Mark R. Neufang
Your role in NEXT FALL:
Briefly tell us a little about yourself (job, hobbies, passions, unique talents, etc).
I work as Director of Operations for Diverse and Resilient, a fantastic public health nonprofit agency serving diverse LGBT populations both in Milwaukee and statewide. My passions are theatre and baking. (I whip up a pretty mean tiramisu, if you ask me.) I chronicle many of my baking endeavors and adventures on my Word Press blog, Neufangled Desserts. I recently tested recipes for the popular bakery, Baked, in Brooklyn, and will be attending their Manhattan store opening and book launch during tech week of NEXT FALL (thanks to the patience and understanding of the cast and crew). I turn 40 this November (the same age Adam is when he meets Luke) and I'm looking immensely forward to a decade in which I travel more!
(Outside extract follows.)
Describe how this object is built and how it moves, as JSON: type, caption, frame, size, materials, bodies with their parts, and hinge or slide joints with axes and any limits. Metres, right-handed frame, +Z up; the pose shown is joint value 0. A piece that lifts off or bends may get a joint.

Have you worked with Tt before?
NEXT FALL is my 5th show with Tt. I performed in CORPUS CHRISTI (Simon), [title of show] (Jeff), THE NORMAL HEART (Ned Weeks), and THE TEMPERAMENTALS (Harry Hay). I love Tt and its mission dearly - so much so that I keep coming back and auditioning, and became a Tt board member (Secretary) within the past year and built this website!
Tell us a little bit about your character in NEXT FALL.
Not to state the obvious, but Adam is really a very human person. I think anyone can identify with him - he's not an unusual personality by any means. He is flawed and not afraid to be upfront and honest about it. He's also at a precarious, decisive point in his life where he's trying to discern where he is going, where he's been, and what it all means. Luke, who is 15 years younger, suddenly enters Adam's life and sets many things in motion that he hasn't forced himself to confront before. He could be enduring a mid-life crisis, but I think what he is experiencing throughout this story could happen to anyone at any indeterminate point. Adam's vulnerable. He can come off as a obsessive nut with a little bit of a jerk-ish side to him, but my challenge in portraying him is to avoid making that harsh side of him obnoxious, because it wouldn't be true to what the playwright intends him to be.
What do you appreciate most about NEXT FALL?
It is noted in the director's notes at the start of the script that "In the end, these are six relatable human beings in search of some kind of grace". I really keyed into this when working with this script, and in the process of getting to know these very multi-faceted characters. They each have their own story and struggles they are dealing with. In many ways, NEXT FALL may be a play about faith and that clash between belief and non-belief, but it's not religious or preachy. It's about the journeys in life we all need to be brave enough to face. It's ultimately this really well-crafted dance between characters who are all lost and just finding their way with one another, determining where they really fit in the grand scheme of things.
Why should audiences come see NEXT FALL?
It seems cliché to just say this, but NEXT FALL truly runs the gamut of emotions. I think any theatergoer can find something to appeal to them in this play. It's a drama, and you may shed some tears - but there are moments where it's so comedic, you will want to laugh right out loud (and please DO). It is very funny in spots. I think the script is really wonderful. There's a natural feel to it. The conversation doesn't feel scripted at all, and the emotions are very real and relatable. I'm so thrilled to bring this to the Milwaukee stage, and with such an amazingly talented cast: Amanda, Donna, Jim, Kevin, and Raymond - all under Mark E's direction - tell the story beautifully. I think anyone coming to see it will be inspired and walk away with lots of good things to ponder... which good theatre should do, right?